The show that shook many heads in disbelief was co-curator Nala Sinephro‘s performance at the Grote Zaal. Sinephro and her band churn out cosmic jazz movements almost kaleidoscopic in crispness and precision, each note played with consideration and weightless clarity. It’s an oasis for your ears, a constantly morphing sonic roadmap converted into live music, full of palatable textures and sounds. This performance instills the kind of deep, attentive listening that records like Talk Talk’s Laughing Stock inspire, except this music isn’t quote-unquote ‘impossible to recreate live’ but unraveling right before our very eyes. Sinephro alternated seamlessly between instruments – most notably harp and modular synths – with the unhurried disposition of someone tending to her garden. The payoff is there too: Sinephro and her band members finally deciding to turn the screws on their spiritual jazz meanderings, I found myself pogoing like a jolly school kid when they finally reached the summit.
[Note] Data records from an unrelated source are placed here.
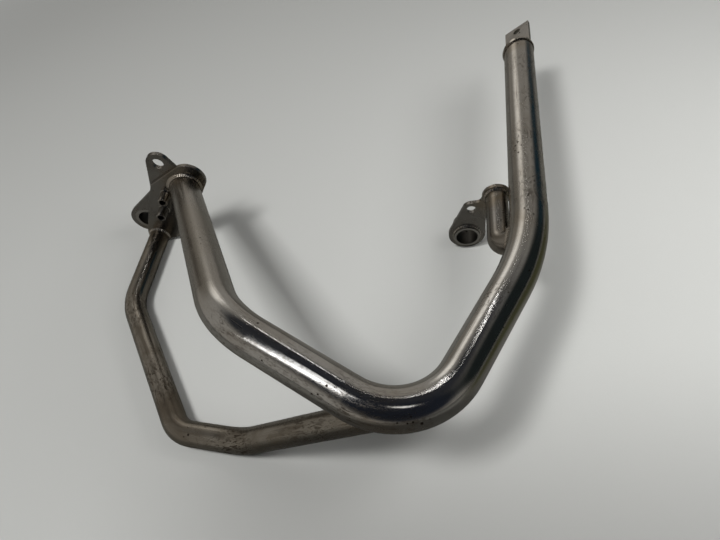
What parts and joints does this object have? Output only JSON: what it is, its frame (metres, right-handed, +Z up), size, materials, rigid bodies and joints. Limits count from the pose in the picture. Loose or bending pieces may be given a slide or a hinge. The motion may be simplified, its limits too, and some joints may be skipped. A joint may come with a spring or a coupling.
{
  "type": "motorcycle crash bar",
  "caption": "Bent polished stainless steel tube guard bar with a lower brace, two welded bracket ends and a drilled tab.",
  "frame": {"origin": "under the middle of the bar's bounding box, on the surface it rests on", "axes": "+Z up; the bolts run along Y, and -Y is the low front of the bar; +X towards the closed, tabbed end"},
  "size_m": [0.3868, 0.3879, 0.1175],
  "materials": {
    "polished_steel": "polished, lightly tarnished",
    "brace_steel": "polished, worn and tarnished",
    "plate_steel": "satin",
    "weld_steel": "rough satin"
  },
  "bodies": {
    "root": {"main_tube": "polished_steel", "brace_tube": "brace_steel", "stub_tube": "plate_steel", "front_plate": "plate_steel", "ear_plate": "plate_steel", "ear_sleeve": "plate_steel", "upper_bush": "plate_steel", "lower_bush": "plate_steel", "upper_collar": "plate_steel", "lower_collar": "plate_steel", "side_plate": "plate_steel", "side_boss": "plate_steel", "end_cap": "plate_steel", "lap_tab": "plate_steel", "main_foot_weld": "weld_steel", "brace_foot_weld": "weld_steel", "stub_foot_weld": "weld_steel", "brace_joint_weld": "weld_steel", "stub_joint_weld": "weld_steel", "cap_weld": "weld_steel", "tab_weld": "weld_steel", "boss_weld": "weld_steel", "sleeve_weld": "weld_steel"}
  },
  "joints": []
}
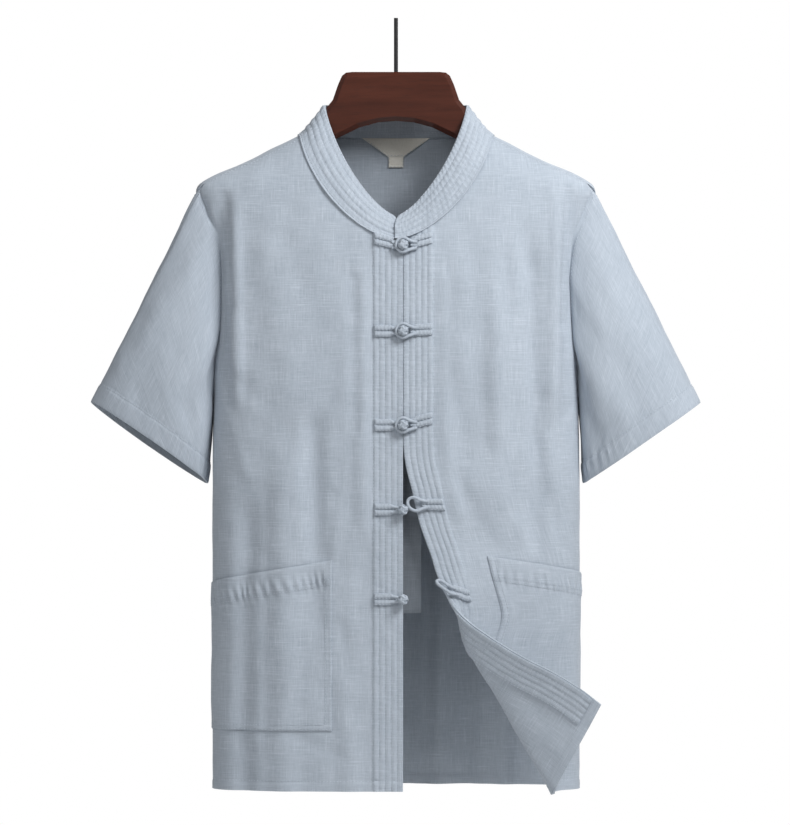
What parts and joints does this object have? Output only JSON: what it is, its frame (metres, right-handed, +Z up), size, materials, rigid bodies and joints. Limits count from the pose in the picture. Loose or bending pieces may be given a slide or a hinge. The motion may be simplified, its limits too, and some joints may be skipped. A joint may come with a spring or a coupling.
{
  "type": "short-sleeved linen jacket on a wooden hanger",
  "caption": "Short-sleeved linen jacket with a band collar, knotted cord closures and patch pockets, hung on a wooden hanger with an upright rod.",
  "frame": {"origin": "centre of the top end of the hanger's rod, where the whole is held", "axes": "+X towards the wearer's left, -Y towards the garment's front, +Z up along the rod"},
  "size_m": [0.6948, 0.202, 0.8789],
  "materials": {
    "linen": "matt slubbed linen",
    "linen_cord": "matt linen cord",
    "label_tape": "smooth woven tape",
    "stained_wood": "satin varnish",
    "black_metal": "satin"
  },
  "bodies": {
    "root": {"front_right": "linen", "front_left": "linen", "back": "linen", "sleeve_right": "linen", "sleeve_left": "linen", "collar": "linen", "pocket_right": "linen", "pocket_left": "linen", "facing_left": "linen", "underlap": "linen", "frog_knot_1": "linen_cord", "frog_loop_1": "linen_cord", "frog_knot_2": "linen_cord", "frog_loop_2": "linen_cord", "frog_knot_3": "linen_cord", "frog_loop_3": "linen_cord", "frog_knot_4": "linen_cord", "frog_loop_4": "linen_cord", "frog_knot_5": "linen_cord", "frog_loop_5": "linen_cord", "label": "label_tape", "size_tab": "label_tape", "hanger": "stained_wood", "rod": "black_metal"}
  },
  "joints": []
}
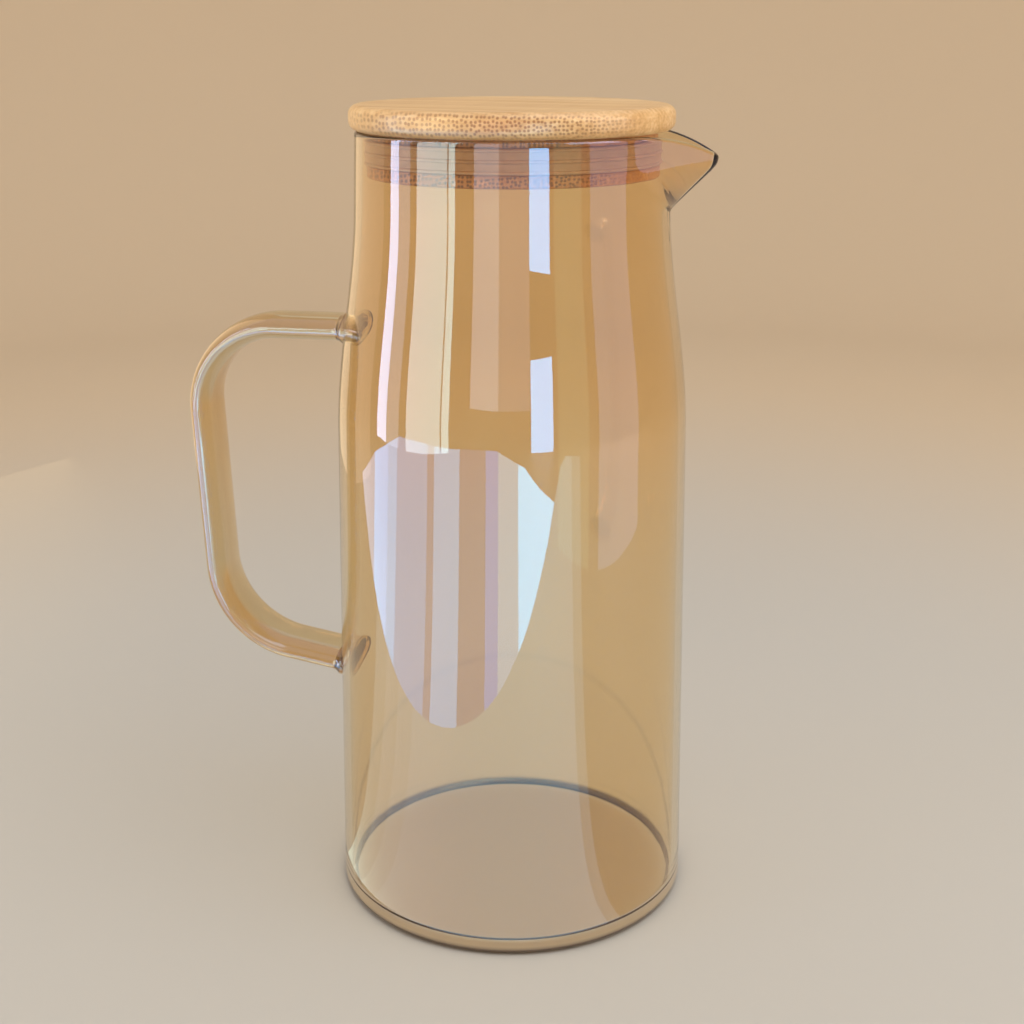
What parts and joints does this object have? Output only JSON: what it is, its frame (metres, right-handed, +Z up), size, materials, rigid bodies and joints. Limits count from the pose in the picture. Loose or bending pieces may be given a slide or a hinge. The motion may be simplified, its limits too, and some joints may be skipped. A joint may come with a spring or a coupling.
{
  "type": "glass jug with lid",
  "caption": "Pale amber glass pouring jug with a V-shaped spout, a flat strap handle and a bamboo plug lid sealed by a silicone ring.",
  "frame": {"origin": "centre of the flat underside of the glass base, on the jug's axis", "axes": "+Z up along the jug's axis, +X towards the pouring spout, handle along -X, XZ is the mirror plane"},
  "size_m": [0.1551, 0.1068, 0.2371],
  "materials": {
    "amber_glass": "clear pale amber borosilicate glass with a thin lustre coating",
    "bamboo": "sanded and lightly oiled bamboo",
    "silicone": "translucent food-grade silicone"
  },
  "bodies": {
    "jug": {"glass_body": "amber_glass", "glass_handle": "amber_glass", "upper_handle_weld": "amber_glass", "lower_handle_weld": "amber_glass"},
    "lid": {"lid_disc": "bamboo", "lid_plug": "bamboo", "seal_ring": "silicone"}
  },
  "joints": [
    {"name": "lid_lift", "type": "slide", "parent": "jug", "child": "lid", "axis": [0, 0, 1], "range_m": [0, 0.05]}
  ]
}
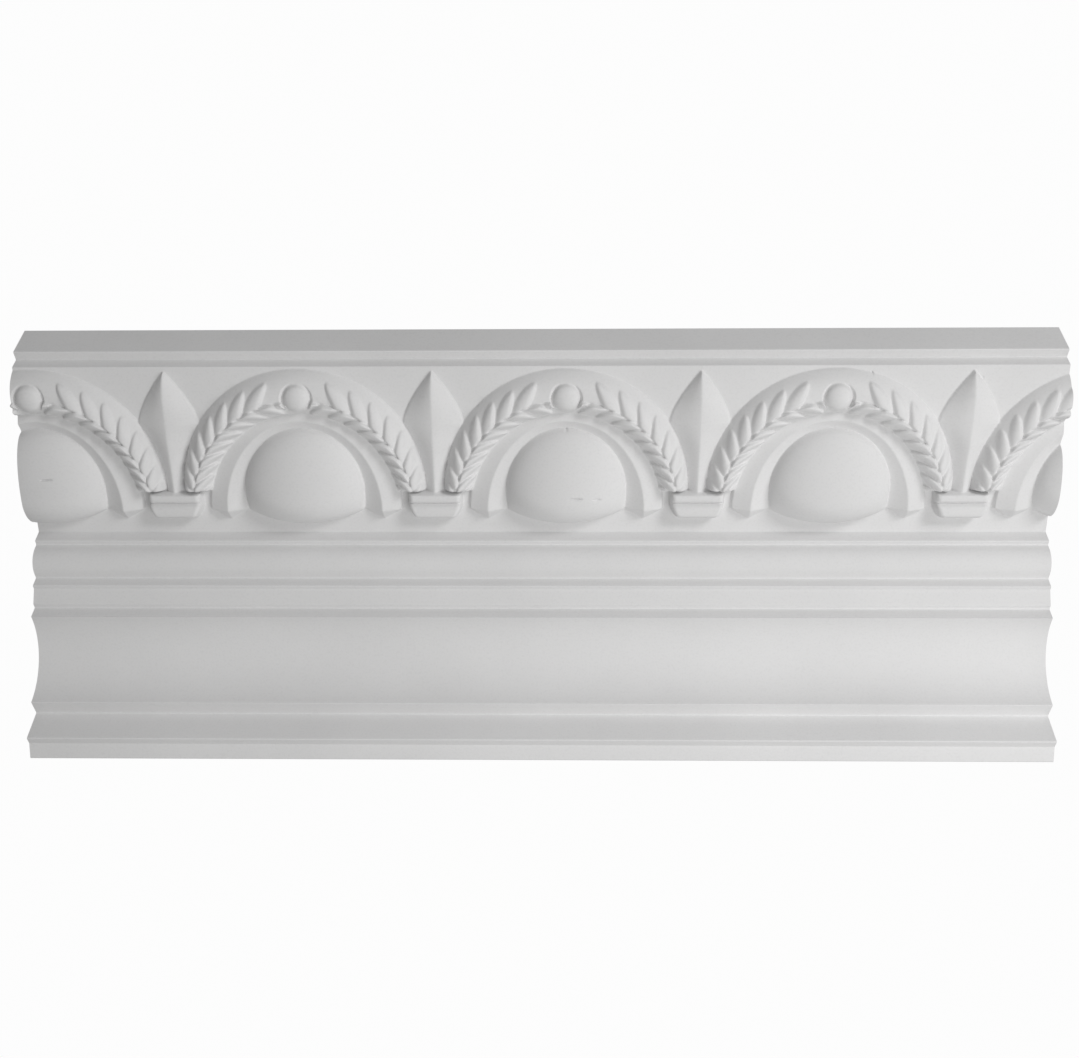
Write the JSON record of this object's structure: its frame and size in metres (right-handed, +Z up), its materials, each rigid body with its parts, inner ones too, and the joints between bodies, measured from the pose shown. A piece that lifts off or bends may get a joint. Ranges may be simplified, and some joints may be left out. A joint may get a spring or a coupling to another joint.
{
  "type": "cornice moulding length",
  "caption": "Straight plaster cornice length with a sloping frieze of eggs in laurel arches, darts between them, fillets and a cove below, and flat lands for wall and ceiling.",
  "frame": {"origin": "middle of the flat land that is bedded on the wall", "axes": "+X along the run, +Y into the wall, -Y out into the room, +Z up to the ceiling"},
  "size_m": [0.502, 0.1539, 0.1453],
  "materials": {
    "plaster": "matt cast gypsum plaster, bare"
  },
  "bodies": {
    "root": {"cornice": "plaster"}
  },
  "joints": []
}
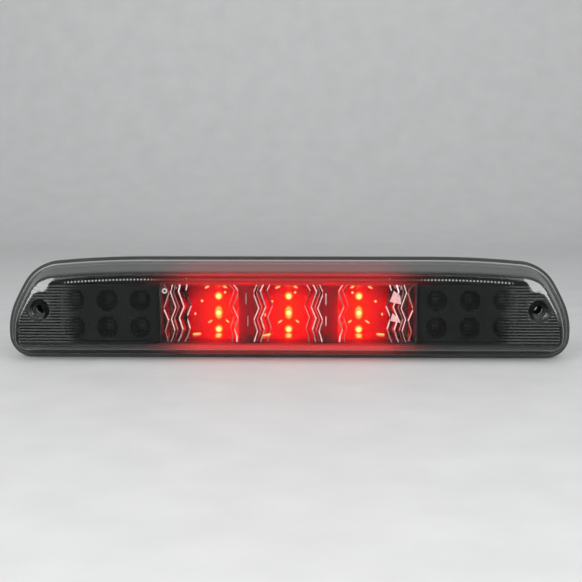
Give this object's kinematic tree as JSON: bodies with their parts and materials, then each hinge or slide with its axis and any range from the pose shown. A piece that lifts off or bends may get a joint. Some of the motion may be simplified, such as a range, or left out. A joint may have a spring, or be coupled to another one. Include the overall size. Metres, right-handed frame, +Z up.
{
  "type": "third brake light",
  "caption": "Smoked LED third brake light for a pickup cab: red brake section between two dark cargo lamp sections, under one fluted lens",
  "frame": {"origin": "on the mounting plane (rear face of the cab gasket), midway between the two screw holes", "axes": "+X along the lamp, +Y to the rear (into the cab), +Z up; the lens faces -Y"},
  "size_m": [0.4008, 0.0502, 0.0723],
  "materials": {
    "smoked_lens": "polished smoked polycarbonate",
    "black_abs": "satin moulded",
    "sealant": "cured adhesive bead",
    "foam": "closed-cell foam",
    "reflector_chrome": "vacuum-metallised",
    "circuit_board": "solder mask",
    "red_led": "clear red epoxy, lit",
    "solder": "tinned",
    "resistor_body": "lacquered",
    "black_epoxy": "moulded",
    "white_nylon": "moulded",
    "screw_steel": "zinc plated",
    "black_rubber": "moulded",
    "vent_plastic": "moulded",
    "dark_bezel": "dark metallised",
    "white_led": "surface-mount package",
    "wire_jacket": "PVC jacket"
  },
  "bodies": {
    "root": {"lens": "smoked_lens", "housing": "black_abs", "lens_sealant": "sealant", "cab_gasket": "foam", "brake_reflector": "reflector_chrome", "brake_board": "circuit_board", "brake_leds_left": "red_led", "brake_leds_center": "red_led", "brake_leds_right": "red_led", "brake_led_leads": "solder", "brake_resistors": "resistor_body", "reverse_diode": "black_epoxy", "brake_wire_header": "white_nylon", "reflector_screws": "screw_steel", "wire_grommet": "black_rubber", "breather_vent": "vent_plastic", "cargo_bezel_left": "dark_bezel", "cargo_board_left": "circuit_board", "cargo_leds_left": "white_led", "cargo_resistors_left": "black_epoxy", "jumper_wires_left": "wire_jacket", "bezel_screws_left": "screw_steel", "cargo_bezel_right": "dark_bezel", "cargo_board_right": "circuit_board", "cargo_leds_right": "white_led", "cargo_resistors_right": "black_epoxy", "jumper_wires_right": "wire_jacket", "bezel_screws_right": "screw_steel"}
  },
  "joints": []
}
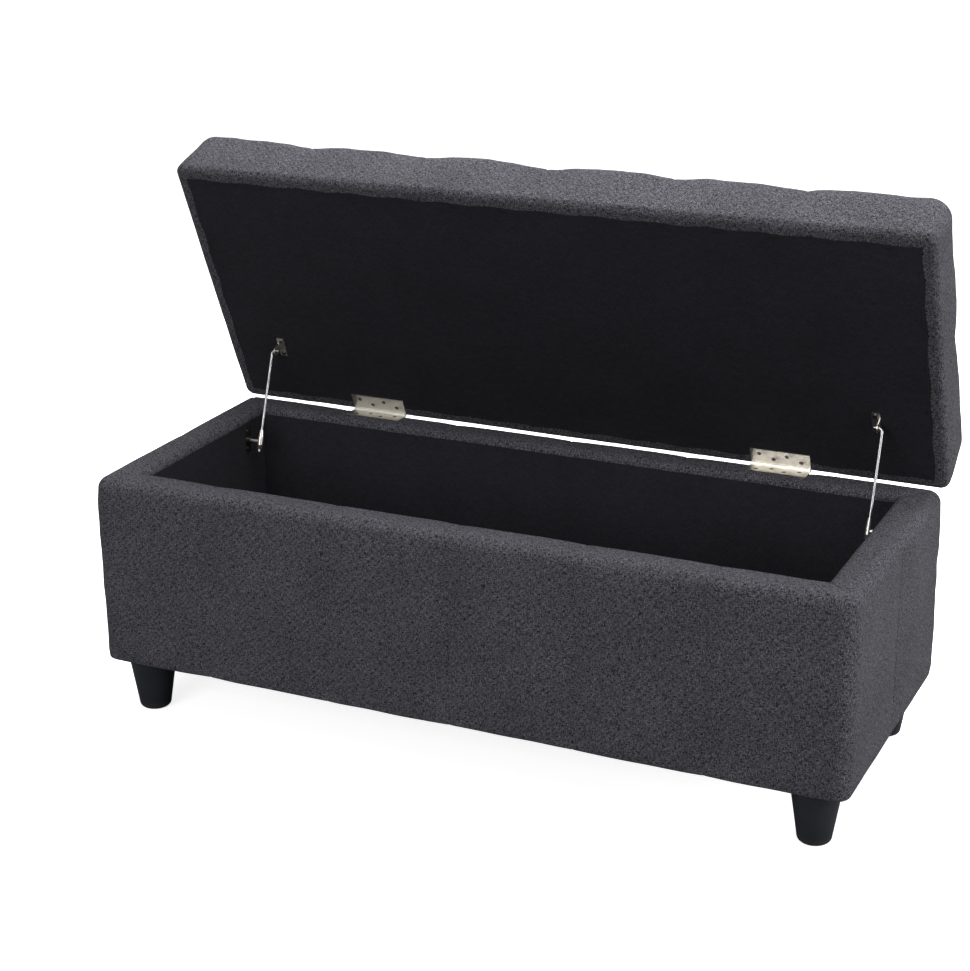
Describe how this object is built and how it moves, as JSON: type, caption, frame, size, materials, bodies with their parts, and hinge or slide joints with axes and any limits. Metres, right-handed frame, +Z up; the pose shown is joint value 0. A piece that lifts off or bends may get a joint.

After that unbelievable display, the bravado of buzzy industrial punks Model/Actriz fell somewhat flat, although the crowd at the Pandora welcomed them like gladiators from the Roman Empire. It made more sense to tap out with familiar Le Guess Who?-faces Irreversible Entanglements, who neither disappoint nor repeat themselves, partly because their frantic freejazz always manifests from the present’s bleeding edge. Moor Mother‘s words bellow out with conviction and become lightning rods for her bandmates to latch onto. With a preacher’s gravitas she repeats the words “We Can All Be Free”. A promise to live by, one Le Guess Who? will undoubtedly take into account going forward. A promise that, hopefully someday, all of us will learn to get used to.